Hi everyone. It’s coming up to four years this November since I lost my husband. I thought by now I would have regained some skills I’ve lost. Like concentration and motivation to attempt or complete things I like to do. I once an avid reader,  now I don’t want to pick up a book. I loved to crochet, and I do attend my group most of the time, but it I feel no enthusiasm. I guess you all get the idea. i thought these interests would eventually return, but as time goes on as I live alone, the less I desire to become involved in anything. I especially don’t want to make commitments from fear of not following through. I’m so lost.

Comment by chef (John) on October 9, 2018 at 1:29pm

Yes, this is very normal.

Comment by LP on October 9, 2018 at 4:07am

Absolutely normal. I doubt there is anyone here who hasn’t done the same on passing milestones. It’s not been long at all I’m any case. 

C’ Birthday is next Monday. I have to work that day but I have my darling stepdaughter and grandson visiting on the weekend to help me through. 

Comment by booktime (Susan) on October 9, 2018 at 4:05am

Tekwriter - yes.

There is no "normal" in grieving - it is such a personal journey, different for each of us.

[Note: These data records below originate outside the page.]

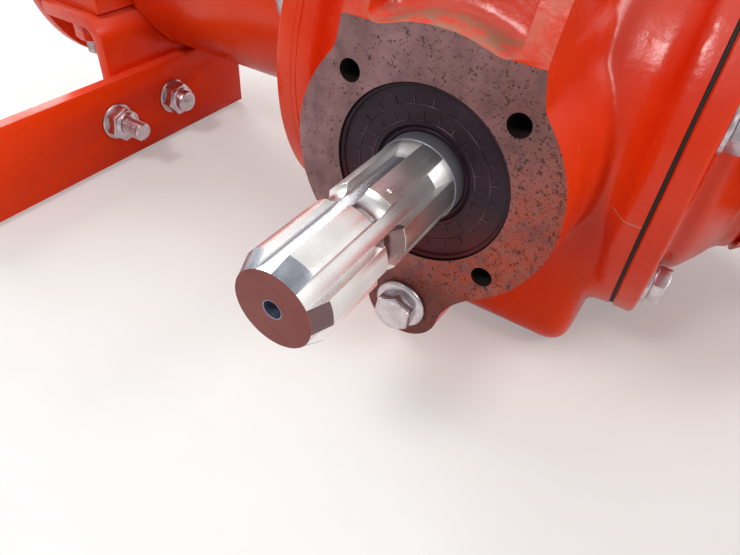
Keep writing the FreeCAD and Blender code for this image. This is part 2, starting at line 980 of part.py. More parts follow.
def make_bracket_nuts():
    nuts = []
    for place in bracket_bolt_places(saddle_x + hanger_width):
        nuts.append(washer(bracket_washer_r, bracket_bolt_r, place, along_x).fuse(
            hex_nut(bracket_bolt_r, place + along_x * washer_width, along_x)
        ))
    return Part.makeCompound(nuts)


def make_parts():
    return {
        "housing": make_housing(),
        "input_shaft": make_input_shaft(),
        "input_seal": make_input_seal(),
        "input_bearings": make_input_bearings(),
        "pinion": make_pinion(),
        "crown_wheel": make_crown_wheel(),
        "cross_shaft": make_cross_shaft(),
        "cross_bearings": make_cross_bearings(),
        "level_plug": make_level_plug(),
        "filler_plug": make_filler_plug(),
        "drain_plug": make_drain_plug(),
        "right_gasket": make_gasket(right_joint_x, flange_r - gasket_set_back),
        "right_neck": make_right_neck(),
        "right_bolts": make_side_bolts(right_seat_x, along_x),
        "right_washers": make_side_washers(right_seat_x, along_x),
        "right_tube": make_tube(neck_end_x, right_tube_end_x),
        "right_end_flange": make_right_end_flange(),
        "left_gasket": make_gasket(left_joint_x - gasket_width, flange_r),
        "left_flange": make_left_flange(),
        "left_bolts": make_side_bolts(left_seat_x, along_x * -1),
        "left_washers": make_side_washers(left_seat_x, along_x * -1),
        "left_tube": make_tube(left_tube_end_x, left_seat_x),
        "left_end_flange": make_left_end_flange(),
        "left_end_bearing": make_left_end_bearing(),
        "rear_gasket": make_rear_gasket(),
        "rear_cover": cover_plate(cover_pad_y + gasket_width, cover_width),
        "rear_bolts": make_rear_bolts(),
        "saddle_bracket": make_saddle_bracket(),
        "clamp_block": make_clamp_block(),
        "clamp_bolt": make_block_bolt(),
        "clamp_nut": make_block_nut(),
        "hanger_plate": make_hanger_plate(),
        "bracket_bolts": make_bracket_bolts(),
        "bracket_nuts": make_bracket_nuts(),
    }


os.makedirs("parts", exist_ok=True)
for name, shape in make_parts().items():
    shape.exportStep("parts/" + name + ".step")
    print(name, len(shape.Solids), round(shape.Volume), shape.isValid())
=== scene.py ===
import bpy
import math
from mathutils import Matrix, Quaternion, Vector


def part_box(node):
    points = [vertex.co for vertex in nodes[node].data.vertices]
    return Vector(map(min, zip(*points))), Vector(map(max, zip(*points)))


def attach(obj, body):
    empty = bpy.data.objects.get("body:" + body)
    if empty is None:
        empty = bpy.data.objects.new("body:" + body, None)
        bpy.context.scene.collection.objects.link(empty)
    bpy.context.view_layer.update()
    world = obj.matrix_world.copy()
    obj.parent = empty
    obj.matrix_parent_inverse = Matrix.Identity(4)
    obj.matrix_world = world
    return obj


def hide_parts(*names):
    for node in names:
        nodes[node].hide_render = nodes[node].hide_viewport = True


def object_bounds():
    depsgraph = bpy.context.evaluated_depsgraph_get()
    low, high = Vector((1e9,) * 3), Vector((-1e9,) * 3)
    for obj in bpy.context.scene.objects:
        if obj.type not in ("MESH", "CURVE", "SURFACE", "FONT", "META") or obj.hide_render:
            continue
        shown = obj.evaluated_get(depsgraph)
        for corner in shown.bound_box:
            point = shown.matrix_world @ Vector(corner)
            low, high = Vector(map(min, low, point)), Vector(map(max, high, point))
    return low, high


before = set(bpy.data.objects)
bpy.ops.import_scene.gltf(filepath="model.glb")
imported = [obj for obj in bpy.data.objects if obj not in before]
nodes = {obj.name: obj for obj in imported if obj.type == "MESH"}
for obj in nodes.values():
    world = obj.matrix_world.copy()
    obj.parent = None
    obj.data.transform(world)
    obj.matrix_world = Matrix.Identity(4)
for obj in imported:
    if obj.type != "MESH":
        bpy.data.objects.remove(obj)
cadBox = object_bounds()
bpy.ops.object.select_all(action='DESELECT')

mm = 0.001
alongX = Vector((1, 0, 0))
alongY = Vector((0, 1, 0))
alongZ = Vector((0, 0, 1))
print('stage: frame loaded', len(nodes))


# Places read from the frame

def lowOf(node):
    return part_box(node)[0]


def highOf(node):
    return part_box(node)[1]


def middleOf(node):
    low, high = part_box(node)
    return (low + high) / 2


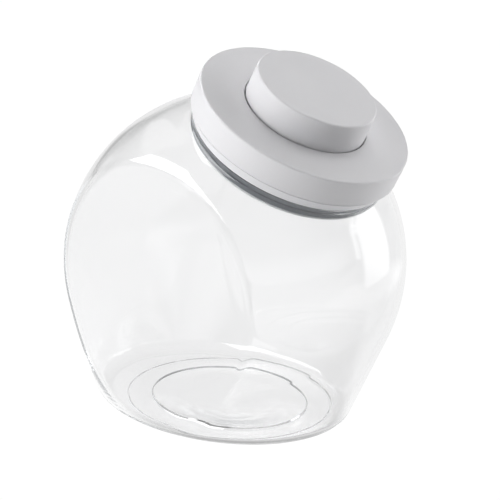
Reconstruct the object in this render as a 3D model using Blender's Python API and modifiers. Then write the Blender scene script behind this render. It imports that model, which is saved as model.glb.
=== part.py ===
"""Pop-top storage container: a clear slant-mouthed jar with a press-button sealing lid.

Metres, +Z up.  The origin is on the surface the jar stands on, under the middle
of its outline.  +X is the way the mouth leans.  The lid is built upright around
its own axis and hung on the empty 'lid_axis', which sits at the middle of the
lid's top face and leans forward by LID_TILT.
Heights inside the lid are negative: they run down from that top face.
"""
import math

import bmesh
import bpy
import numpy as np
from mathutils import Matrix, Vector

MM = 0.001

# ---------------------------------------------------------------- jar body
LID_TILT = math.radians(28.36)      # lean of the mouth and the lid
GLOBE_X = -2.86 * MM                # centre of the globe
GLOBE_Z = 99.25 * MM
GLOBE_R = 111.41 * MM               # globe radius across the lid axis
GLOBE_RA = 113.84 * MM              # globe radius along the lid axis
WALL = 3.0 * MM                     # wall of the jar
GRIP_HALF = 77.53 * MM              # half width between the two grip flats, at the globe's middle
GRIP_DRAFT = math.radians(1.5)      # the flats close in towards the base
FOOT_X = -15.06 * MM                # middle of the oval foot
FOOT_A = 84.84 * MM                 # half length and half width of the foot's centre line
FOOT_B = 63.42 * MM
FOOT_ROUND = 11.87 * MM             # rounding of the foot
PUNT_X = -7.73 * MM                 # raised oval under the base
PUNT_A = 55.68 * MM
PUNT_B = 45.37 * MM
PUNT_DEPTH = 3.0 * MM
NECK_R = 63.6 * MM                  # outside of the neck
MOUTH_R = 61.3 * MM                 # bore of the neck
RIM_Z = -25.84 * MM                 # top of the neck, below the lid's top face
GLOBE_STEPS = 44
GLOBE_RINGS = 22

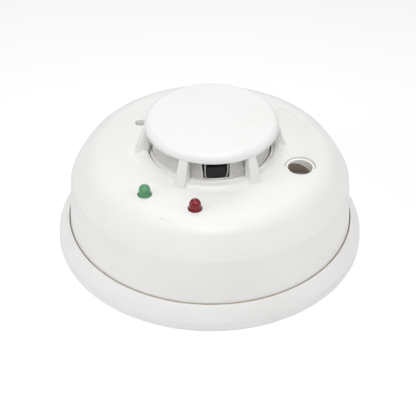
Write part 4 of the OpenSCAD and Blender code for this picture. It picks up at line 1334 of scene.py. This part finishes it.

Be good to yourself and allow yourself to grieve.

Hugs.

Comment by Tekwriter on October 9, 2018 at 4:01am

It has been 6 months. Yesterday was awful. Cried on and off all day. Just thought of things all day that reminded me of him. Is this still normal?

Comment by Tekwriter on October 6, 2018 at 5:53am

I will check and see when the next set of classes are. I had been waiting since May. They are not close together. If they are in the bad weather I won't drive, so we will see. I am not a new people person, which I guess is bad.

Comment by Tess on October 5, 2018 at 10:35am

Tekwriter, yes it is difficult to get through those major events without your partner. Every time one of those life changes comes up, it feels that much harder. Just know that your husband is overseeing your choice and is supporting you. I do hope your son is all right now. I'm sure it is a lovely house and you and your son will make it your own before you know it.

I will be selling my house next year and moving temporarily in with my daughter until we find something together. It will be nearly three years by that point and though I am more than ready to move, I know it will be hard. Don't second guess yourself and your choice. I think that hesitancy will always be there to a degree.